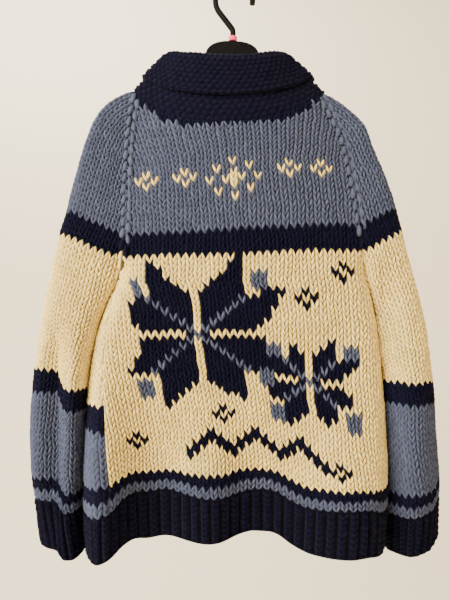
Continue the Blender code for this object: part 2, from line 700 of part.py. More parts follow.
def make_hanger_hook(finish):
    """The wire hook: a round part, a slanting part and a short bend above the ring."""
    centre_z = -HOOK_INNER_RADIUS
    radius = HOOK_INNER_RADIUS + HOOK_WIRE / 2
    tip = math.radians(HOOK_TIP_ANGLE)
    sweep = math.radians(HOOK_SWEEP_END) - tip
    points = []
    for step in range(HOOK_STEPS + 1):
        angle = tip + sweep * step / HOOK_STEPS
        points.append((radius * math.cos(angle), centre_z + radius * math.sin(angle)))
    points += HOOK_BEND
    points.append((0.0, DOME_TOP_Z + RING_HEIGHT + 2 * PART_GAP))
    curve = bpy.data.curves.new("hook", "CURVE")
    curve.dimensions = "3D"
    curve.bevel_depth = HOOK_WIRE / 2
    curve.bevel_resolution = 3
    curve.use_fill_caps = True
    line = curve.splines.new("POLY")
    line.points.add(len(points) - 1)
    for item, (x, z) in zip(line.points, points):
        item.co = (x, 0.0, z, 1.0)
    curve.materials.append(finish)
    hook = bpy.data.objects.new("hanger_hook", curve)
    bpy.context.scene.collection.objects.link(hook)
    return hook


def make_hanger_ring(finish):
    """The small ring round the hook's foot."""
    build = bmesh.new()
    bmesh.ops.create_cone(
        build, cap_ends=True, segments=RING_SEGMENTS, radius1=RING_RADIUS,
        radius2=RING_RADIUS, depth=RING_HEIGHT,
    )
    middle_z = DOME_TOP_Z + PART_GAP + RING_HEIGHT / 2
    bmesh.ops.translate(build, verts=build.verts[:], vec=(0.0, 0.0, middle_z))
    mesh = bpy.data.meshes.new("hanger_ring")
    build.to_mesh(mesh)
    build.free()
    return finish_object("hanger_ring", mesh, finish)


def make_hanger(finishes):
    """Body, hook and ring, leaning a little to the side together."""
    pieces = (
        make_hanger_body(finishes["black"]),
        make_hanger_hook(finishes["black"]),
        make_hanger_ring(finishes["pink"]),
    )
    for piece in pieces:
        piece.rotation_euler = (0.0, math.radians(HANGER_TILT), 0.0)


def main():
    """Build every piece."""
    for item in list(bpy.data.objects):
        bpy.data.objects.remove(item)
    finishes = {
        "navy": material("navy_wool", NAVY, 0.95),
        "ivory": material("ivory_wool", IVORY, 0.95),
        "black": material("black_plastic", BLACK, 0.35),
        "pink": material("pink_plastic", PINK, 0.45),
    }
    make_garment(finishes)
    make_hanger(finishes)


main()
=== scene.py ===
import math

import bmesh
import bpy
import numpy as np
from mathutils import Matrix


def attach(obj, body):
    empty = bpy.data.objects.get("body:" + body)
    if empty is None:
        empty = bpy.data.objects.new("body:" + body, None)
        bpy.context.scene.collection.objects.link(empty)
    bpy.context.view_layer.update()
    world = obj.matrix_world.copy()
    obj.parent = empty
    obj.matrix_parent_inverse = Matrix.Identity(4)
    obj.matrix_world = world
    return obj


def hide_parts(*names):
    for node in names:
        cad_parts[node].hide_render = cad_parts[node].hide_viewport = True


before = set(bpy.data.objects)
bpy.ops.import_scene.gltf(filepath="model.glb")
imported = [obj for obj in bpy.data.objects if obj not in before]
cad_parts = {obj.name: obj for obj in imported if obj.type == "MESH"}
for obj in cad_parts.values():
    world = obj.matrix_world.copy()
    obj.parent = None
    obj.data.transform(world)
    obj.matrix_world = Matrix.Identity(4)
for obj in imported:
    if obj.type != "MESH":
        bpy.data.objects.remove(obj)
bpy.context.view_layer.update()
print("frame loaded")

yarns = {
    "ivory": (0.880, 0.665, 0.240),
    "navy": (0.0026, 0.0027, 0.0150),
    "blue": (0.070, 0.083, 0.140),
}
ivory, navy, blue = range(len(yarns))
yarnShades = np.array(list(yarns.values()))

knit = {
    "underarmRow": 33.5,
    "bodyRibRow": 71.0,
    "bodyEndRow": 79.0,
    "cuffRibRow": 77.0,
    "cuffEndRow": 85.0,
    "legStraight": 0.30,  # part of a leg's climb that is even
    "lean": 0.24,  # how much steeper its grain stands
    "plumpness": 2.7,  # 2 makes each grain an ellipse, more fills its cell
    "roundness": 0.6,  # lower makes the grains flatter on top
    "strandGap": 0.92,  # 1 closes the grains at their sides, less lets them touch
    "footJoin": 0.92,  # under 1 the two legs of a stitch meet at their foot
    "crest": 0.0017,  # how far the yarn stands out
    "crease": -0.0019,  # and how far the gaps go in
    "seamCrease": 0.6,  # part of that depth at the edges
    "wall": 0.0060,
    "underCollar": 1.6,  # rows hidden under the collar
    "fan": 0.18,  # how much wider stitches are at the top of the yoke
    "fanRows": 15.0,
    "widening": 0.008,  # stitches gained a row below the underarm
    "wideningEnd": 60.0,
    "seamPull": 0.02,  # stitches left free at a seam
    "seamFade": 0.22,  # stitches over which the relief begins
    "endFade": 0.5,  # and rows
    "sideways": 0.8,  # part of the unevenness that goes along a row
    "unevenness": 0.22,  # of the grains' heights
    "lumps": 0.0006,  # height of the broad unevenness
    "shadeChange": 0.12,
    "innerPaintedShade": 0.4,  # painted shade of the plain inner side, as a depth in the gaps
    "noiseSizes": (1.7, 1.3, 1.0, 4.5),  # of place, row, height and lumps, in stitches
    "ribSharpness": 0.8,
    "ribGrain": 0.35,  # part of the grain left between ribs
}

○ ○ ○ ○

▶ [WHAT YOU NEED TO DO] Give again the lines from the one with "for piece in" to the one with "obj.matrix_parent_inverse = Matrix.Identity(4)", both lines included, exactly and with no other line.

▶ [ANSWER FOR THIS EXERCISE]
    for piece in pieces:
        piece.rotation_euler = (0.0, math.radians(HANGER_TILT), 0.0)


def main():
    """Build every piece."""
    for item in list(bpy.data.objects):
        bpy.data.objects.remove(item)
    finishes = {
        "navy": material("navy_wool", NAVY, 0.95),
        "ivory": material("ivory_wool", IVORY, 0.95),
        "black": material("black_plastic", BLACK, 0.35),
        "pink": material("pink_plastic", PINK, 0.45),
    }
    make_garment(finishes)
    make_hanger(finishes)


main()
=== scene.py ===
import math

import bmesh
import bpy
import numpy as np
from mathutils import Matrix


def attach(obj, body):
    empty = bpy.data.objects.get("body:" + body)
    if empty is None:
        empty = bpy.data.objects.new("body:" + body, None)
        bpy.context.scene.collection.objects.link(empty)
    bpy.context.view_layer.update()
    world = obj.matrix_world.copy()
    obj.parent = empty
    obj.matrix_parent_inverse = Matrix.Identity(4)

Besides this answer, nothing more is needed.